The Truth Is So Far From This That Their Literary
Triumphs Are Perhaps Those Which Of All Their Triumphs Are The Most
Honorable To Them, And Which, Considering Their Position As A Young
Nation, Are The Most Permanently Satisfactory.
But though they have
done much in writing, they have done much more in reading.
As
producers they are more than respectable, but as consumers they are
the most conspicuous people on the earth. It is impossible to speak
of the subject of literature in America without thinking of the
readers rather than of the writers. In this matter their position
is different from that of any other great people, seeing that they
share the advantages of our language. An American will perhaps
consider himself to be as little like an Englishman as he is like a
Frenchman. But he reads Shakspeare through the medium of his own
vernacular, and has to undergo the penance of a foreign tongue
before he can understand Moliere.
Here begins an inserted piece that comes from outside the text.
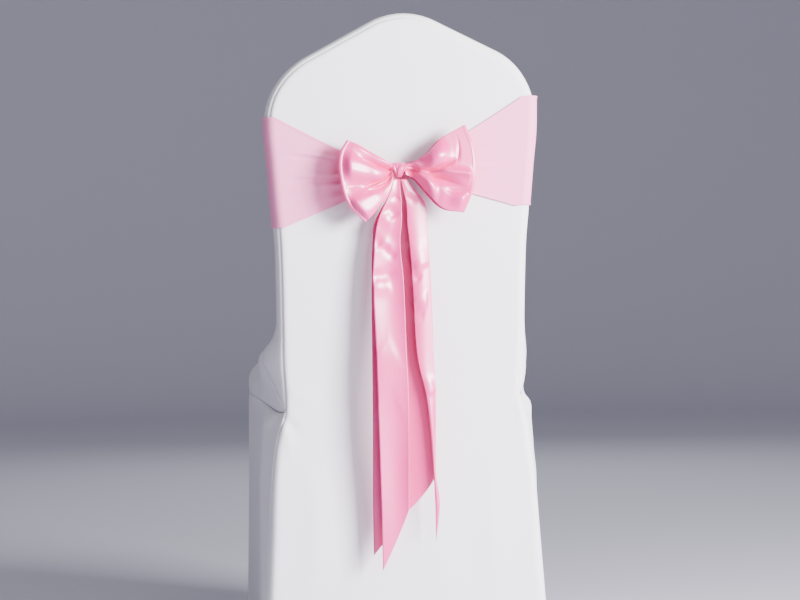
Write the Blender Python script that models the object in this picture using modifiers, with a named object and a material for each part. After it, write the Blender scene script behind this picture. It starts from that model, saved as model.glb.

He separates himself from England
in politics and perhaps in affection; but he cannot separate himself
from England in mental culture. It may be suggested that an
Englishman has the same advantages as regards America; and it is
true that he is obtaining much of such advantage. Irving, Prescott,
and Longfellow are the same to England as though she herself had
produced them. But the balance of advantage must be greatly in
favor of America. We gave her the work of four hundred years, and
received back in return the work of fifty.